Many American cities have instituted attempts to curtail the use of plastic containers and bags. These actions once again bring focus to a hotly debated question in the environmental community: Which is greener – paper or plastic? The answer is complicated, according to Northwestern University recycling and sustainability expert Eric Masanet.
“Many of us instinctively assume that paper is better than plastic, but this is not necessarily true,” said Masanet, an associate professor of mechanical engineering and of chemical and biological engineering at the McCormick School of Engineering and Applied Science. “Paper versus plastic is a classic question in the life cycle assessment field, with many studies having been done. The science shows that moving from plastic to paper is not necessarily ‘greener’ from a life-cycle perspective.”
Rather, he said, the worthy goal of reducing plastic litter — which can often end up in lakes, rivers, and oceans — may come at the expense of increasing societal energy use, water use and greenhouse gas emissions because paper bags can have higher production and transportation footprints.
“Hard data are required to change behavior, change mindsets and realign incentives in ways that truly lead to environmental benefits.”
Masanet said that the real opportunity is to use the plastic bag ban to encourage greater use of reusable shopping bags, which the science shows are the most environmentally friendly option as long as they are used frequently. He further adds, “Surprising to many, reusable bags made of durable plastics are better in many respects than cotton reusable bags due to the enormous environmental footprint of cotton production and its requirements for water, energy and fertilizers. However, it’s important that these durable plastic bags are recycled properly at their end of life so that they don’t end up worsening the plastic litter problem.”

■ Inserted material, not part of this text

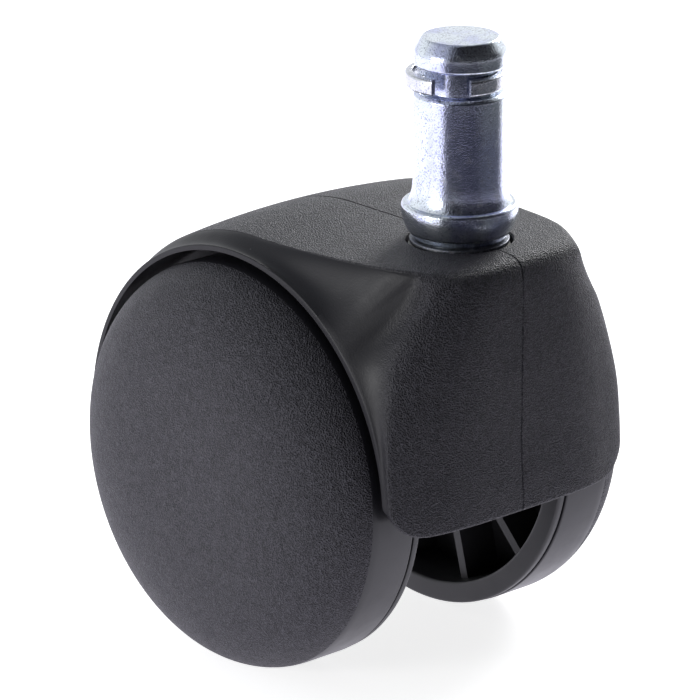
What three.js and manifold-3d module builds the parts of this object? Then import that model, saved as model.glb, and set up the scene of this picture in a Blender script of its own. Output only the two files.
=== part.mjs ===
// Twin-wheel chair caster with an 11 mm grip-ring stem.
// Millimetres, +Z up. The origin is on the stem's axis at the top of its collar, the face that meets
// the chair base. +X points from the wheels to the stem, and the wheels turn about Y.

import * as THREE from 'three';
import { mergeVertices } from 'three/addons/utils/BufferGeometryUtils.js';
import Module from 'manifold-3d';

const wasm = await Module();
wasm.setup();

// ---------------------------------------------------------------- driving dimensions

const GAP = 0.3; // between pieces that rest on or are held by each other
const RUN = 0.1; // radial play of a running fit
const TURN_STEPS = 48; // facets round a wheel
const PIN_STEPS = 32; // facets round the stem, the axle and their rings

// Where the wheels stand, seen from the stem
const TRAIL = 18.7;
const DROP = 33.5;

// Wheels: half-widths are measured along the axle from the middle of the caster
const WHEEL_R = 25;
const WHEEL_INNER_Y = 11.5;
const SEAM_Y = 12.6;
const DOME_START_Y = 18.1;
const DOME_HEIGHT = 8.56;
const DOME_POWER_R = 3.87;
const DOME_POWER_Y = 1.95;
const DOME_STEPS = 9;
const SHELL_WALL = 1.4;
const DOME_WALL = 2.2;
const CORE_WALL = 1.1;
const CORE_DISC_Y = [19, 20.2];
const HUB_R = 6.8;
const HUB_BORE_R = 4.5;
const RIBS = 12;
const RIB_THICKNESS = 1.2;
const RIB_INNER_Y = 13.6;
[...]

Sustainability is a complicated field involving quantitative study and tradeoffs to make informed decisions about consumer behavior and consumption, Masanet said.
“Improvements are vital for a clean planet and a healthy economy, but they need to be guided by sound science,” he said. “Hard data are required to change behavior, change mindsets and realign incentives in ways that truly lead to environmental benefits.”
After the Chicago City Council approved a partial ban on the use of plastic shopping bags in the city, some Evanston aldermen said they would like to see the suburb’s city council revisit the issue.